The denial of abortion is an act of structural violence. It strips pregnant people of their rights, can cause severe physical and psychological harm, and prevents them from meeting their basic needs for healthcare. It is also inextricably linked to direct forms of SGBV, as both an outcome and a driver. There is an implicit logic that an increase in forced sex would yield an increase in unwanted pregnancies and demand for abortion access. Individually, denial of abortion reduces economic stability and independence, leaving people vulnerable to exploitation. Denial of abortion is also a form of discrimination and inequality, which are both root causes of societal instability, mass violence, and violence against women.

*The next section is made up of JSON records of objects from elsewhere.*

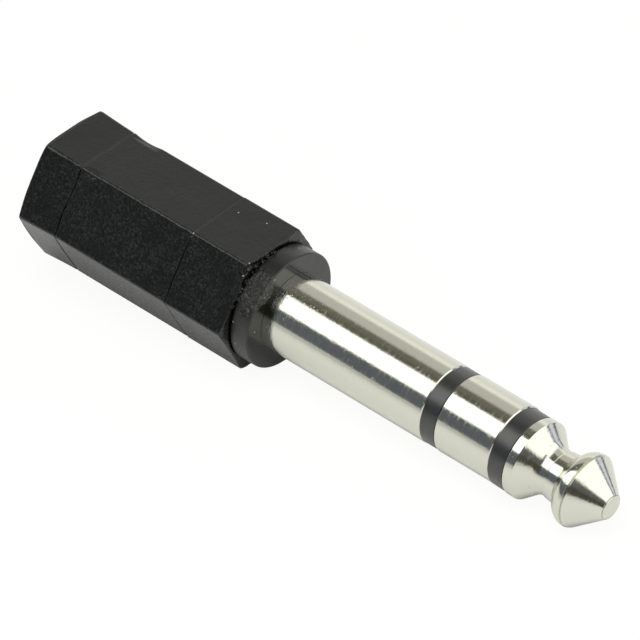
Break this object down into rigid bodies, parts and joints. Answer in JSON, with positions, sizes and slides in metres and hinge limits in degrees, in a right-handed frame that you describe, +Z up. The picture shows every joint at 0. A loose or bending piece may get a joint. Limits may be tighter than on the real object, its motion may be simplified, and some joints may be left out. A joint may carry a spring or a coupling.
{
  "type": "audio jack adapter",
  "caption": "Stereo audio adapter with a 6.35 mm plug on a six-sided moulded body and a 3.5 mm socket in its rear end.",
  "frame": {"origin": "on the plug's axis at its shoulder, the front face of the round collar", "axes": "+X along the plug towards its tip, +Z up with a flat of the body facing down"},
  "size_m": [0.0529, 0.0118, 0.0104],
  "materials": {
    "shell_plastic": "fine moulded grain, satin black",
    "collar_plastic": "smooth satin black with a rough gate mark",
    "nickel_plate": "polished nickel plate over brass",
    "insulator_plastic": "turned black plastic",
    "terminal_brass": "stamped brass",
    "washer_board": "brown pressed insulating board",
    "core_plastic": "moulded black",
    "bush_nickel": "turned, nickel plated",
    "spring_bronze": "rolled spring bronze",
    "solder": "bright solder"
  },
  "bodies": {
    "root": {"hex_shell": "shell_plastic", "front_collar": "collar_plastic", "plug_sleeve": "nickel_plate", "sleeve_ring_insulator": "insulator_plastic", "plug_ring": "nickel_plate", "ring_tip_insulator": "insulator_plastic", "plug_tip": "nickel_plate", "tip_rod": "nickel_plate", "sleeve_terminal": "terminal_brass", "front_washer": "washer_board", "ring_terminal": "terminal_brass", "rear_washer": "washer_board", "tip_terminal": "terminal_brass", "socket_core": "core_plastic", "socket_bush": "bush_nickel", "ground_strip": "spring_bronze", "ring_spring": "spring_bronze", "tip_spring": "spring_bronze", "sleeve_solder": "solder", "ring_solder": "solder", "tip_solder": "solder"}
  },
  "joints": []
}
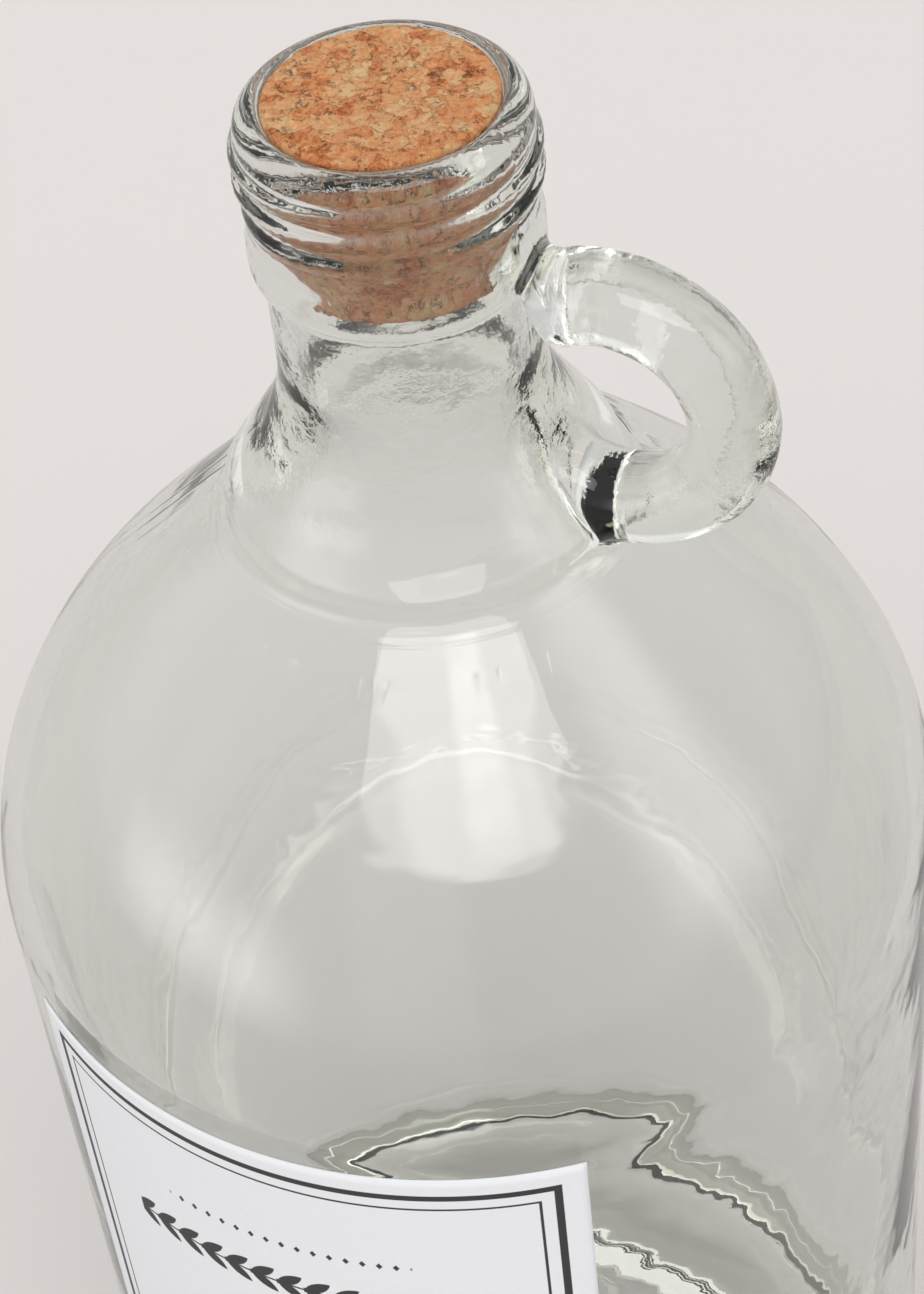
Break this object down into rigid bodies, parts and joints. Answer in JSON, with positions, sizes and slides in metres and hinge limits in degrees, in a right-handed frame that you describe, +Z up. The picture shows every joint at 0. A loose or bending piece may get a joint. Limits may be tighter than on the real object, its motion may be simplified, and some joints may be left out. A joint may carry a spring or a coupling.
{
  "type": "finger-loop glass jug",
  "caption": "Clear glass jug for liquid detergent with a domed shoulder, finger loop on a threaded neck, tapered cork stopper and paper front label.",
  "frame": {"origin": "on the bottle's axis, at the surface that the base rests on", "axes": "+Z up along the bottle's axis, +X through the finger loop, -Y towards the label"},
  "size_m": [0.1368, 0.1374, 0.3125],
  "materials": {
    "glass": "clear flint glass, fire-polished, slightly wavy",
    "cork": "agglomerated cork granules, matte, ground sides",
    "label_paper": "smooth white label paper with a printed double border"
  },
  "bodies": {
    "bottle": {"glass_bottle": "glass", "front_label": "label_paper"},
    "cork": {"cork_stopper": "cork"}
  },
  "joints": [
    {"name": "cork_pull", "type": "slide", "parent": "bottle", "child": "cork", "axis": [0, 0, 1], "range_m": [0, 0.06]}
  ]
}
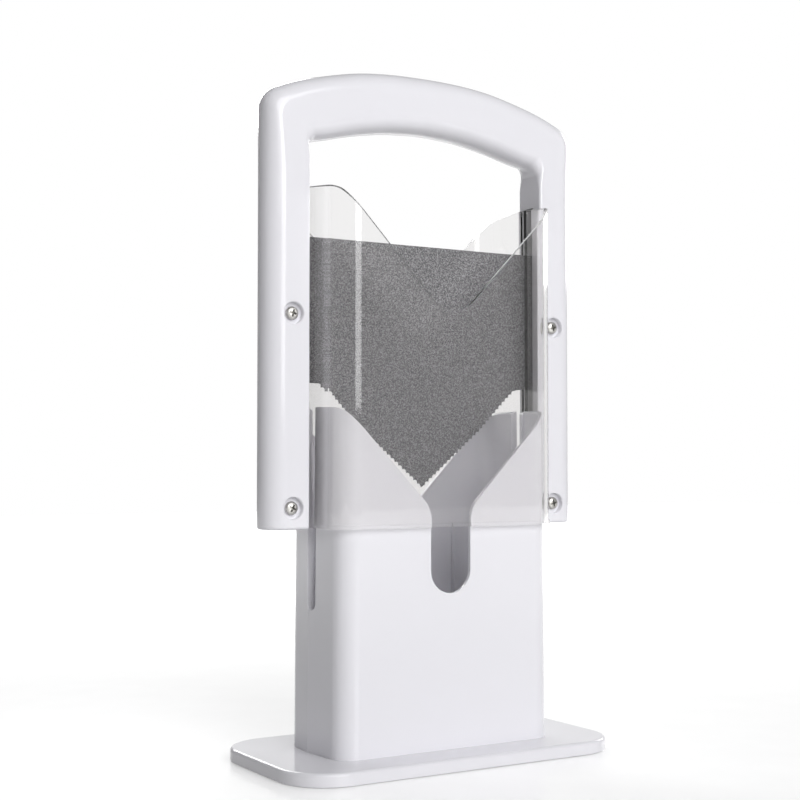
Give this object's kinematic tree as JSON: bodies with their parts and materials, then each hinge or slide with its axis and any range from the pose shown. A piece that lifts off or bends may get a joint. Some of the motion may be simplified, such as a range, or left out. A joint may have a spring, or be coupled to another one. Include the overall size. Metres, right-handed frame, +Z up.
{
  "type": "bagel guillotine slicer",
  "caption": "Guillotine bagel slicer: V-mouthed holder on a base plate, with an arched handle, serrated V blade and clear shields that slide down over it.",
  "frame": {"origin": "centre of the underside of the base plate, on the surface the slicer stands on", "axes": "+Z up along the cutter's slide; -Y towards the front, where the handle screws are driven in; +X to the right, along the blade"},
  "size_m": [0.182, 0.0954, 0.3384],
  "materials": {
    "white_plastic": "smooth moulded, semi-gloss",
    "clear_plastic": "clear, polished",
    "coated_steel": "dark grey speckled non-stick coating",
    "bright_steel": "plated screw"
  },
  "bodies": {
    "holder": {"base_plate": "white_plastic", "holder_front_shell": "white_plastic", "holder_rear_shell": "white_plastic", "base_screw_front_left": "bright_steel", "base_screw_front_right": "bright_steel", "base_screw_rear_left": "bright_steel", "base_screw_rear_right": "bright_steel", "holder_screw_lower_left": "bright_steel", "holder_screw_lower_right": "bright_steel", "holder_screw_upper_left": "bright_steel", "holder_screw_upper_right": "bright_steel"},
    "cutter": {"handle_front_half": "white_plastic", "handle_rear_half": "white_plastic", "front_shield": "clear_plastic", "rear_shield": "clear_plastic", "blade": "coated_steel", "handle_screw_lower_left": "bright_steel", "handle_screw_lower_right": "bright_steel", "handle_screw_upper_left": "bright_steel", "handle_screw_upper_right": "bright_steel"}
  },
  "joints": [
    {"name": "cutter_slide", "type": "slide", "parent": "holder", "child": "cutter", "axis": [0, 0, 1], "range_m": [-0.106, 0.06]}
  ]
}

A primary goal of international law is to avoid irreparable harm and to “restore the victim to the original situation before the gross violations of international human rights law or serious violations of international humanitarian law occurred.” Forcing a person to carry an unwanted pregnancy to term resulting from SGBV denies them restitution for that harm. The Secretary-General’s Guidance Note on Reparations for Conflict-Related Sexual Violence recommends access to safe abortion services as an administrative reparation program to respond to the immediate needs of survivors, particularly in the context of conflict and widespread violence. Repairing harm is a baseline, but reparations “cannot simply be about returning them to where they were before the individual instance of violence, but instead should strive to have a transformative potential.” Justice and accountability also bear a role in prevention, including through guarantees of non-repetition. Among other necessary measures, legislation is required to provide people who become pregnant as a result of rape, with the choice of safe and legal abortion.